14. Similar is the position with regard to the case on hand also. It is not a case filed in the interest of the public and no circumstances which prevented the affected party or his friend or relative from filing this petition have been explained by the petitioner. At this juncture, it is also to be pointed out that in the petition filed by the petitioner, no reason whatsoever has been offered on the part of the petitioner to justify her action in filing this petition for the release of her client. When we pointed out the same, she has come out with a written statement stating that she is a public spirited lawyer and duty counsel to the detenu Sundaramurthy and therefore, she has filed this petition. The detenu himself has also filed a supportive affidavit. When such is the position that the detenu is in a position to file an affidavit before this Court, what prevented either himself or his blood relatives or even his friends from invoking the extraordinary jurisdiction of this Court under Article 226 of the Constitution of India, has not at all been explained, throughout, on the part of the petitioner. Therefore, for all the above reasons and discussions, we have no hesitation to hold that the petitioner, a practising Advocate, has no locus standi to file this petition, substituting herself for her client and entering into the shoes of her client. Thus deciding this issue of maintainability in favour of the respondents and holding that this petition filed by a practising Advocate for the release of her client is not maintainable, we shall now proceed to discuss and decide the other aspects of the case urged and argued on either side, so as to give a quietus to the entire issue on hand.
15. It has been argued on the part of the petitioner that the procedure contemplated under the Criminal Procedure Code has not been followed, rather violated, by the respondents and thus, this petition is entitled to be allowed.
16. From the materials placed on record it is seen that the detenu Sundaramurthy was admitted into the Central Prison, Puzhal, Chennai on 11.7.2007, on the orders passed by the Judicial Magistrate No.1, Dharmapuri, in P.R.C.No.17/2001 for the offences punishable under Section 25(1-b)(a) r/w.Section 3 of the Arms Act. The detenu was also remanded in eleven more cases under various Sections of law, including two cases under Section 302 IPC and two cases of 307 IPC. While this being the position, a Prisoners Production Warrant in G.R.No.117-A/2004, dated 19.12.2007 was issued by the Sub Divisional Magistrate, Korapet, Orissa State in connection with Korapet Town P.S.Crime No.117-A/2004 for offences under Sections 147,148,302, 342, 396, 450, 427, 120(B), 109 and 149 IPC r/w.Section 25(a) of the Arms Act based on which, the detenu was taken to Korapet, Orissa and was also produced him before the concerned Court and thereafter, he was again handed over to the Central Prison No.1, Puzhal, Chennai on 27.7.2008. Thereafter, heeding to his request to permit him to visit his mother, who is not in a position to come over to Chennai from the native place to call on him, the learned Special Judge, TADA Court, Chennai, by his order in Crl.M.P.No.32/2008 in C.C.No.6/1993 has permitted him to visit his native place on any one of the days between 17.10.2008 and 24.10.2008. Accordingly, the detenu was taken to his village namely Ramiyampatti village, Palakode Taluk, Dharmapuri District on 18.10.2008 and was admitted at Central Prison, Vellore for night halt on 18.10.2008 and on 19.10.2008, he was taken to his native village and he met his mother and again on the night of 19.10.2008, he was halted at Central Prison, Vellore and later, he was re-admitted at Central Prison No.1, Puzhal, Chennai on 20.10.2008.
17. In this entire process, we are unable to find any legal flaw committed on the part of the respondents, so as to brand his arrest and production before the concerned Court as an illegal one.
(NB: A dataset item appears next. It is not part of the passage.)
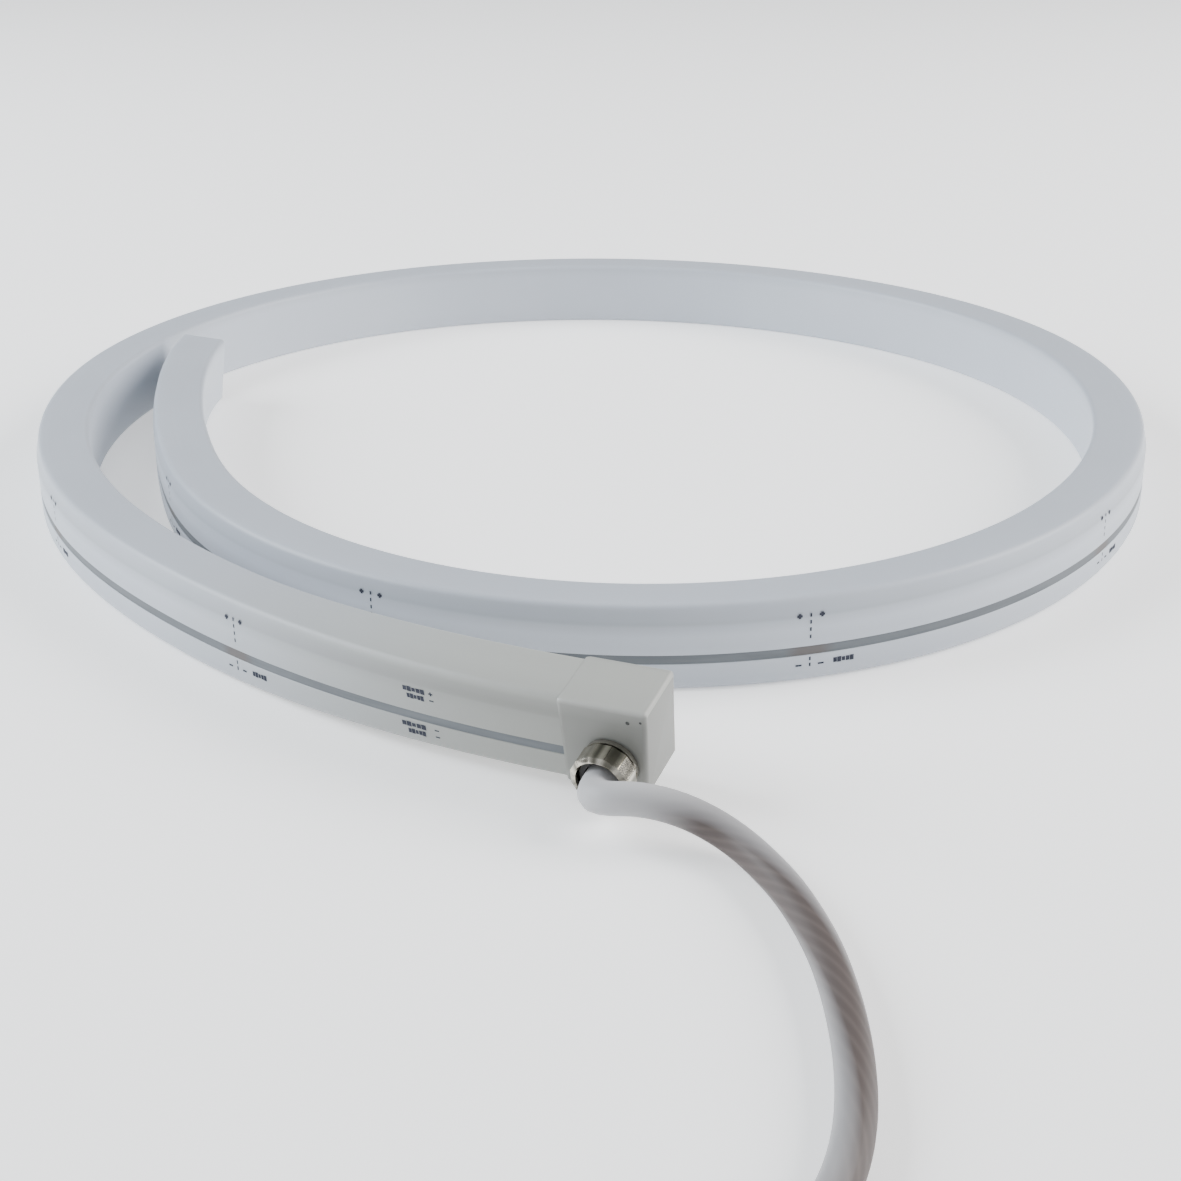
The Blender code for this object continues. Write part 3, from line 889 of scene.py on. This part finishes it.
def soft_light(name, place, colour):
    """A soft box aimed at the origin."""
    light = bpy.data.lights.new(name, "AREA")
    light.color = colour
    light.shape = "RECTANGLE"
    light.size, light.size_y = SIDE_LIGHT_SIZE
    light.energy = SIDE_LIGHT
    thing = bpy.data.objects.new(name, light)
    thing.location = place
    thing.rotation_mode = "QUATERNION"
    thing.rotation_quaternion = (-Vector(place)).to_track_quat("-Z", "Y")
    bpy.context.scene.collection.objects.link(thing)


def make_lights():
    world = bpy.data.worlds.new("studio")
    bpy.context.scene.world = world
    world.use_nodes = True
    nodes, links = world.node_tree.nodes, world.node_tree.links
    where = nodes.new("ShaderNodeTexCoord")
    turned = nodes.new("ShaderNodeMapping")
    turned.inputs["Rotation"].default_value = (SKY_TILT, 0, 0)
    links.new(where.outputs["Generated"], turned.inputs["Vector"])
    parts = nodes.new("ShaderNodeSeparateXYZ")
    links.new(turned.outputs["Vector"], parts.inputs["Vector"])
    strength = ranged(nodes, links, parts.outputs["Z"], SKY_DIM_BELOW, 1.0, SKY_DIM, SKY_BRIGHT)
    links.new(strength, nodes["Background"].inputs["Strength"])
    nodes["Background"].inputs["Color"].default_value = (*SKY_COLOUR, 1.0)
    soft_light("left_box", (-1.5, 0.15, 0.9), LEFT_LIGHT_COLOUR)
    soft_light("right_box", (1.5, 0.1, 0.9), RIGHT_LIGHT_COLOUR)


def dress(node, finish):
    """Gives a node that the frame carries over its finish."""
    node.data.materials.clear()
    node.data.materials.append(finish)


def dress_cores(nodes):
    tin = metal_finish("tinned_wire", TIN, 0.25)
    for word, colour in CORE_COLOURS.items():
        dress(nodes["core_" + word], plain_finish(word + "_insulation", colour, 0.35))
        dress(nodes["core_tip_" + word], tin)


def make_extrusions():
    """The strip and its cap, with the painted light and shade that run round their sections."""
    section = strip_section()
    girth = girth_to(section, 0.0) + STRIP_DEPTH
    # Painted light and shade round the strip's section, darker painted shade by its capped end, and painted
    # shade on the cap
    strip_light_and_shade = painted_light_and_shade_round(section, LIT_DIFFUSER_AND_PAINTED_LIGHT, TOP_PAINTED_SHADE, BACK_PAINTED_LIGHT_AND_SHADE)
    start_shades = painted_light_and_shade_round(section, LIT_DIFFUSER_AND_PAINTED_LIGHT, START_TOP_PAINTED_SHADE, START_BACK_PAINTED_SHADE)
    cap_painted_shade = painted_light_and_shade_round(cap_section(CAP_PROUD), CAP_END_PAINTED_SHADE, START_TOP_PAINTED_SHADE, CAP_BACK_PAINTED_SHADE)
    make_strip(silicone("strip_silicone", STRIP_LIGHT, STRIP_DARK, 0.42, 3.0, girth, strip_light_and_shade, start_shades,
                        STRIP_SHADED_BY_CAP), groove_finish())
    make_end_cap(silicone("cap_silicone", CAP_LIGHT, CAP_DARK, 0.38, 300.0, girth, cap_painted_shade))


def main():
    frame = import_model()
    make_camera()
    axis = GlandAxis()
    nodes = frame["nodes"]
    make_lead(axis, jacket_finish())
    dress_cores(nodes)
    dress(nodes["gland_collar"], metal_finish("nickel", NICKEL, 0.2))
    dress(nodes["gland_seal"], plain_finish("black_rubber", SEAL_BLACK, 0.55))
    make_extrusions()
    make_nut(axis, metal_finish("nickel_painted_reflections", NICKEL, 0.17, True))
    make_prints(print_finish("navy_ink", MARK_INK))
    make_cap_dots(print_finish("cap_dot", DOT_INK))
    make_floor()
    make_lights()


main()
Further, all the procedures contemplated under Sections 78, 79, 80 and 81 of the Code of Criminal Procedure, 1973, have been scrupulously followed by the respondents. The detenu being a notorious criminal, having been involved in many cases, including two murder cases, is being produced before various courts under warrants issued by such courts, which is quite in conformity with the legal provisions of law, provided under the Criminal Procedure Code. On a scrupulous scrutiny of the entire materials placed on record, we are not able to find any material to affix our seal of approval to the contention of the petitioner that the detenu was illegally taken into custody. Therefore, even on merits, this petition fails and the same deserves only to be dismissed.
18. Before parting with, we feel it apt to quote Rule 36 of the Chapter-II of Part-VI of the Bar Council of India Rules, which reads as follows:
"36. An advocate shall not solicit work or advertise, either directly or indirectly whether by circulars, advertisements, touts, personal communications, interviews not warranted by personal relations, furnishing or inspiring newspaper comments or producing his photograph to be published in connection with cases in which he has been engaged or concerned. His sign-board or name plate should be reasonable size. The sign-board or name plate or stationery should not indicate that he is or has been associated with any person or organisation or with any particular cause or matter or that he specialises in any particular type of work or that he has been a Judge or an Advocate General."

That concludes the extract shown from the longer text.